▶ Written problem
Reproduce the data exactly.

[START Listed records]

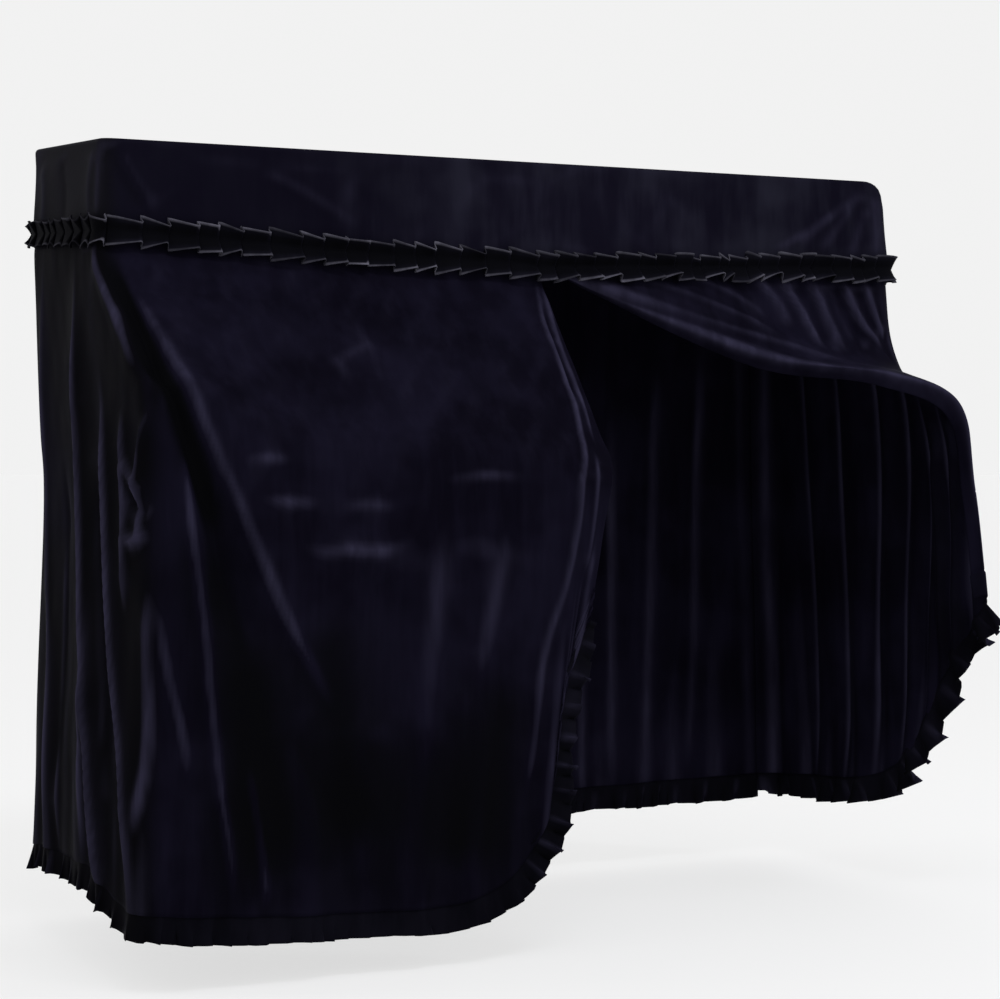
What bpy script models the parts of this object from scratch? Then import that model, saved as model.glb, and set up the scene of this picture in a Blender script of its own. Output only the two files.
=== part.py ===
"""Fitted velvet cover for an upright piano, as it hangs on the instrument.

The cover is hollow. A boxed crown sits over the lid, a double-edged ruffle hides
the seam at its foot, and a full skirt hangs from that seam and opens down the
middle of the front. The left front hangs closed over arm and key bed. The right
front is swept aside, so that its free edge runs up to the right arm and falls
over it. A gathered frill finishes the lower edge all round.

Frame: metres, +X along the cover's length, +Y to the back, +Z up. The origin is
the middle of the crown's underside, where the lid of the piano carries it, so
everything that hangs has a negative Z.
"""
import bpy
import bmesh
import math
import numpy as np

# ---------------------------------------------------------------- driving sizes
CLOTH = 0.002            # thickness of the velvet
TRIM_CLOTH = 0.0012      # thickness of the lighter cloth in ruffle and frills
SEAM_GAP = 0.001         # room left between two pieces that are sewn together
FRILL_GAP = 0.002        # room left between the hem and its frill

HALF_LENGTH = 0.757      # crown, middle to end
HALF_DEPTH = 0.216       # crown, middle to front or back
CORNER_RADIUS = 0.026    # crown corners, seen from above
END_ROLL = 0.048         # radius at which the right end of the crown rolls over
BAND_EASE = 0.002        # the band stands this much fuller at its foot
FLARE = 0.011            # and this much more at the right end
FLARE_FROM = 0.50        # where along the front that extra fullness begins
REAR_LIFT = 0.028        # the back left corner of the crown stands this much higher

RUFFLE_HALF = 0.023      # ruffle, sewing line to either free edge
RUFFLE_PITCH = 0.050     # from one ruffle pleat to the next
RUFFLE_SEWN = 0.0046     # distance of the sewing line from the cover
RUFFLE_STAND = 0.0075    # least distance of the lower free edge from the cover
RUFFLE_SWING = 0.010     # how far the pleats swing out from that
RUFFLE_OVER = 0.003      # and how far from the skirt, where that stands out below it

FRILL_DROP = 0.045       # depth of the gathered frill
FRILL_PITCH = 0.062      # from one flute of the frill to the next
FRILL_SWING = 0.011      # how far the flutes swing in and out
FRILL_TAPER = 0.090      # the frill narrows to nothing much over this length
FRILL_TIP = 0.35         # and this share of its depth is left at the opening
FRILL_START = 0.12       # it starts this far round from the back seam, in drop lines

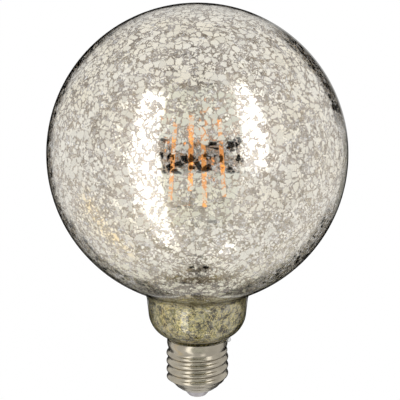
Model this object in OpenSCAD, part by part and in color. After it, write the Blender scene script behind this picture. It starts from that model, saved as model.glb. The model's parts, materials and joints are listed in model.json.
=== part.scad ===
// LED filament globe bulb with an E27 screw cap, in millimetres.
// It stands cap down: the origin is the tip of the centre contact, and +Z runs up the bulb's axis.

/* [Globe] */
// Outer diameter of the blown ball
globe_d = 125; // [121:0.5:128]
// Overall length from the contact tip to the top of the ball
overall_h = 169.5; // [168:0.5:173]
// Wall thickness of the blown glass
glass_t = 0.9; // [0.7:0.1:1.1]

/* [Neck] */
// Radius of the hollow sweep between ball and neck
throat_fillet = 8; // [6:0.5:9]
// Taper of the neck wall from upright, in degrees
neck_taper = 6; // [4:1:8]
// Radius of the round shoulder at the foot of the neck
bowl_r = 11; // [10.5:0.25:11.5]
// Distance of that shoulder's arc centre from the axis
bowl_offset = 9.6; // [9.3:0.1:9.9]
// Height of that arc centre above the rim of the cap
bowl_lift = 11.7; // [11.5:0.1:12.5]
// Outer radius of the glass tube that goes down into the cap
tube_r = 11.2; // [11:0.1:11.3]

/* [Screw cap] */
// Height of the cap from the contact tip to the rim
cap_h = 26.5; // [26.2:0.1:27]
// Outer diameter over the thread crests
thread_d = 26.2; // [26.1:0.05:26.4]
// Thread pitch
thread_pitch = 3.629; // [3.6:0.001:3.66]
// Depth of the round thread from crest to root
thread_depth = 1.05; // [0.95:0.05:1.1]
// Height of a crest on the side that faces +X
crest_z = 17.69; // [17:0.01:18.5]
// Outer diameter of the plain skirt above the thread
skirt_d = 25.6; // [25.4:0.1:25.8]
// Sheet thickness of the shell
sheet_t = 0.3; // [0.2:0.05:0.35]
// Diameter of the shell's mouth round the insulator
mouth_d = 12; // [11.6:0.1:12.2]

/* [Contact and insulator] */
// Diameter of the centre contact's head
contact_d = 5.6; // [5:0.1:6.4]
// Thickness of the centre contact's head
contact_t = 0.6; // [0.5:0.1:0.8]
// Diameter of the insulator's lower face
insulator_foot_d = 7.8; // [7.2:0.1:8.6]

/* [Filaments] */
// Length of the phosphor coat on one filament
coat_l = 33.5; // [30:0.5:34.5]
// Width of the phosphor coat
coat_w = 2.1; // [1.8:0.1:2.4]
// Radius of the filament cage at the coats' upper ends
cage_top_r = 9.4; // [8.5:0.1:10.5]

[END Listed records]

▶ Written reply
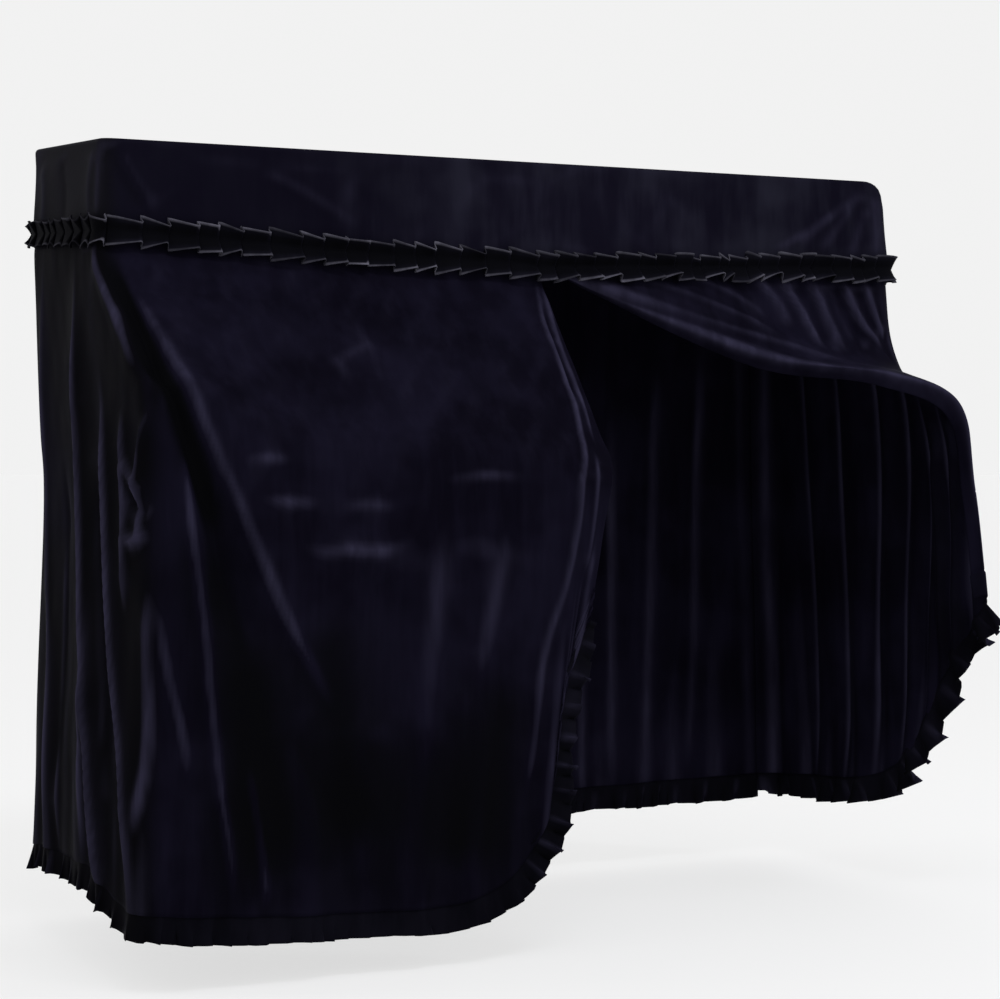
What bpy script models the parts of this object from scratch? Then import that model, saved as model.glb, and set up the scene of this picture in a Blender script of its own. Output only the two files.
=== part.py ===
"""Fitted velvet cover for an upright piano, as it hangs on the instrument.

The cover is hollow. A boxed crown sits over the lid, a double-edged ruffle hides
the seam at its foot, and a full skirt hangs from that seam and opens down the
middle of the front. The left front hangs closed over arm and key bed. The right
front is swept aside, so that its free edge runs up to the right arm and falls
over it. A gathered frill finishes the lower edge all round.

Frame: metres, +X along the cover's length, +Y to the back, +Z up. The origin is
the middle of the crown's underside, where the lid of the piano carries it, so
everything that hangs has a negative Z.
"""
import bpy
import bmesh
import math
import numpy as np

# ---------------------------------------------------------------- driving sizes
CLOTH = 0.002            # thickness of the velvet
TRIM_CLOTH = 0.0012      # thickness of the lighter cloth in ruffle and frills
SEAM_GAP = 0.001         # room left between two pieces that are sewn together
FRILL_GAP = 0.002        # room left between the hem and its frill

HALF_LENGTH = 0.757      # crown, middle to end
HALF_DEPTH = 0.216       # crown, middle to front or back
CORNER_RADIUS = 0.026    # crown corners, seen from above
END_ROLL = 0.048         # radius at which the right end of the crown rolls over
BAND_EASE = 0.002        # the band stands this much fuller at its foot
FLARE = 0.011            # and this much more at the right end
FLARE_FROM = 0.50        # where along the front that extra fullness begins
REAR_LIFT = 0.028        # the back left corner of the crown stands this much higher

RUFFLE_HALF = 0.023      # ruffle, sewing line to either free edge
RUFFLE_PITCH = 0.050     # from one ruffle pleat to the next
RUFFLE_SEWN = 0.0046     # distance of the sewing line from the cover
RUFFLE_STAND = 0.0075    # least distance of the lower free edge from the cover
RUFFLE_SWING = 0.010     # how far the pleats swing out from that
RUFFLE_OVER = 0.003      # and how far from the skirt, where that stands out below it

FRILL_DROP = 0.045       # depth of the gathered frill
FRILL_PITCH = 0.062      # from one flute of the frill to the next
FRILL_SWING = 0.011      # how far the flutes swing in and out
FRILL_TAPER = 0.090      # the frill narrows to nothing much over this length
FRILL_TIP = 0.35         # and this share of its depth is left at the opening
FRILL_START = 0.12       # it starts this far round from the back seam, in drop lines

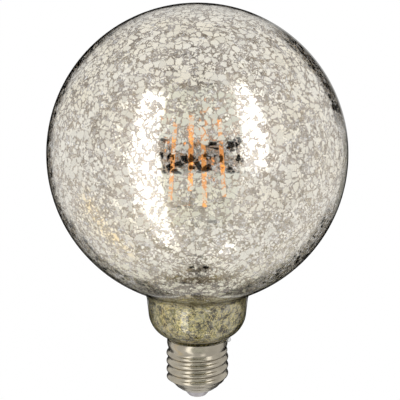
Model this object in OpenSCAD, part by part and in color. After it, write the Blender scene script behind this picture. It starts from that model, saved as model.glb. The model's parts, materials and joints are listed in model.json.
=== part.scad ===
// LED filament globe bulb with an E27 screw cap, in millimetres.
// It stands cap down: the origin is the tip of the centre contact, and +Z runs up the bulb's axis.

/* [Globe] */
// Outer diameter of the blown ball
globe_d = 125; // [121:0.5:128]
// Overall length from the contact tip to the top of the ball
overall_h = 169.5; // [168:0.5:173]
// Wall thickness of the blown glass
glass_t = 0.9; // [0.7:0.1:1.1]

/* [Neck] */
// Radius of the hollow sweep between ball and neck
throat_fillet = 8; // [6:0.5:9]
// Taper of the neck wall from upright, in degrees
neck_taper = 6; // [4:1:8]
// Radius of the round shoulder at the foot of the neck
bowl_r = 11; // [10.5:0.25:11.5]
// Distance of that shoulder's arc centre from the axis
bowl_offset = 9.6; // [9.3:0.1:9.9]
// Height of that arc centre above the rim of the cap
bowl_lift = 11.7; // [11.5:0.1:12.5]
// Outer radius of the glass tube that goes down into the cap
tube_r = 11.2; // [11:0.1:11.3]

/* [Screw cap] */
// Height of the cap from the contact tip to the rim
cap_h = 26.5; // [26.2:0.1:27]
// Outer diameter over the thread crests
thread_d = 26.2; // [26.1:0.05:26.4]
// Thread pitch
thread_pitch = 3.629; // [3.6:0.001:3.66]
// Depth of the round thread from crest to root
thread_depth = 1.05; // [0.95:0.05:1.1]
// Height of a crest on the side that faces +X
crest_z = 17.69; // [17:0.01:18.5]
// Outer diameter of the plain skirt above the thread
skirt_d = 25.6; // [25.4:0.1:25.8]
// Sheet thickness of the shell
sheet_t = 0.3; // [0.2:0.05:0.35]
// Diameter of the shell's mouth round the insulator
mouth_d = 12; // [11.6:0.1:12.2]

/* [Contact and insulator] */
// Diameter of the centre contact's head
contact_d = 5.6; // [5:0.1:6.4]
// Thickness of the centre contact's head
contact_t = 0.6; // [0.5:0.1:0.8]
// Diameter of the insulator's lower face
insulator_foot_d = 7.8; // [7.2:0.1:8.6]

/* [Filaments] */
// Length of the phosphor coat on one filament
coat_l = 33.5; // [30:0.5:34.5]
// Width of the phosphor coat
coat_w = 2.1; // [1.8:0.1:2.4]
// Radius of the filament cage at the coats' upper ends
cage_top_r = 9.4; // [8.5:0.1:10.5]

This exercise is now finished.